▸ WHAT NEEDS TO BE DONE: Go from the first line to the line with "return node.outputs[0] if" and return those lines verbatim, ends included.

▸ AVAILABLE DATA:
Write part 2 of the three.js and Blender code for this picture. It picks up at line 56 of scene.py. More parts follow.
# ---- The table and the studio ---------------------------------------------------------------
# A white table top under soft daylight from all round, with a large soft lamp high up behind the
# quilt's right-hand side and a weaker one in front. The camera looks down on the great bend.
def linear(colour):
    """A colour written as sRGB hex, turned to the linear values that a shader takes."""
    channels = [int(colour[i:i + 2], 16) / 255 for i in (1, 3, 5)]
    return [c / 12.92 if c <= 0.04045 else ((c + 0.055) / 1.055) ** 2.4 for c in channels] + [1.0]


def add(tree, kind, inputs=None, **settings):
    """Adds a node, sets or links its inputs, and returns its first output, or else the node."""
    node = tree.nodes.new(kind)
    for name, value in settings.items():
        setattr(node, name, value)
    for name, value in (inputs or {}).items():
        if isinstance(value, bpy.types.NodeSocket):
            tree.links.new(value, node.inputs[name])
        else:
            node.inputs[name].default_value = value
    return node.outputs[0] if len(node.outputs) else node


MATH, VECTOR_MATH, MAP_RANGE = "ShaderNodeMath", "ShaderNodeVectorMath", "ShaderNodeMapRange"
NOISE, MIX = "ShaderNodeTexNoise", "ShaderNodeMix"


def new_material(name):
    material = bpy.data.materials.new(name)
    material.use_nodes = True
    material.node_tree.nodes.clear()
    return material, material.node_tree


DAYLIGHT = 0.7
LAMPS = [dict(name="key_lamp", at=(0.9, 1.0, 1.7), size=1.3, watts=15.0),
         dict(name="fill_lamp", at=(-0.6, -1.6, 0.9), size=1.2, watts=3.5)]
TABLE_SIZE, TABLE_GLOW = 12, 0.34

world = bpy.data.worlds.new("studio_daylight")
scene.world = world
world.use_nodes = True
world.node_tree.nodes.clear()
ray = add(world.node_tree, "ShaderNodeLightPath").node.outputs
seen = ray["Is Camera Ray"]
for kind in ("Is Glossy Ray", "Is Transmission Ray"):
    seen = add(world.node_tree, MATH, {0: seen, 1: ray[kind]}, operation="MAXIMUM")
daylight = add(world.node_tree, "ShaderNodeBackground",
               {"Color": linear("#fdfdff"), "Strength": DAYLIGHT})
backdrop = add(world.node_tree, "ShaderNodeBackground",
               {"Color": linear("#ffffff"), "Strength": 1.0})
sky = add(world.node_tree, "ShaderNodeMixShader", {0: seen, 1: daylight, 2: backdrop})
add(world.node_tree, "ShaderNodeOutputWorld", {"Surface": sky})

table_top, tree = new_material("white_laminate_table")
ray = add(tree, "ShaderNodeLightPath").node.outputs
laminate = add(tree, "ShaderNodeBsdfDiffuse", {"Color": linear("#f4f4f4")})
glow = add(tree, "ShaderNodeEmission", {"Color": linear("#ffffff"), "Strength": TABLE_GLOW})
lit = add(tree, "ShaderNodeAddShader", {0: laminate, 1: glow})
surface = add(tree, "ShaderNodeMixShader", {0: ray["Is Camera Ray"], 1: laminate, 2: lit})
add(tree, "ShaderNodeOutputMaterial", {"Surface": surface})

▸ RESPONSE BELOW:
Write part 2 of the three.js and Blender code for this picture. It picks up at line 56 of scene.py. More parts follow.
# ---- The table and the studio ---------------------------------------------------------------
# A white table top under soft daylight from all round, with a large soft lamp high up behind the
# quilt's right-hand side and a weaker one in front. The camera looks down on the great bend.
def linear(colour):
    """A colour written as sRGB hex, turned to the linear values that a shader takes."""
    channels = [int(colour[i:i + 2], 16) / 255 for i in (1, 3, 5)]
    return [c / 12.92 if c <= 0.04045 else ((c + 0.055) / 1.055) ** 2.4 for c in channels] + [1.0]


def add(tree, kind, inputs=None, **settings):
    """Adds a node, sets or links its inputs, and returns its first output, or else the node."""
    node = tree.nodes.new(kind)
    for name, value in settings.items():
        setattr(node, name, value)
    for name, value in (inputs or {}).items():
        if isinstance(value, bpy.types.NodeSocket):
            tree.links.new(value, node.inputs[name])
        else:
            node.inputs[name].default_value = value
    return node.outputs[0] if len(node.outputs) else node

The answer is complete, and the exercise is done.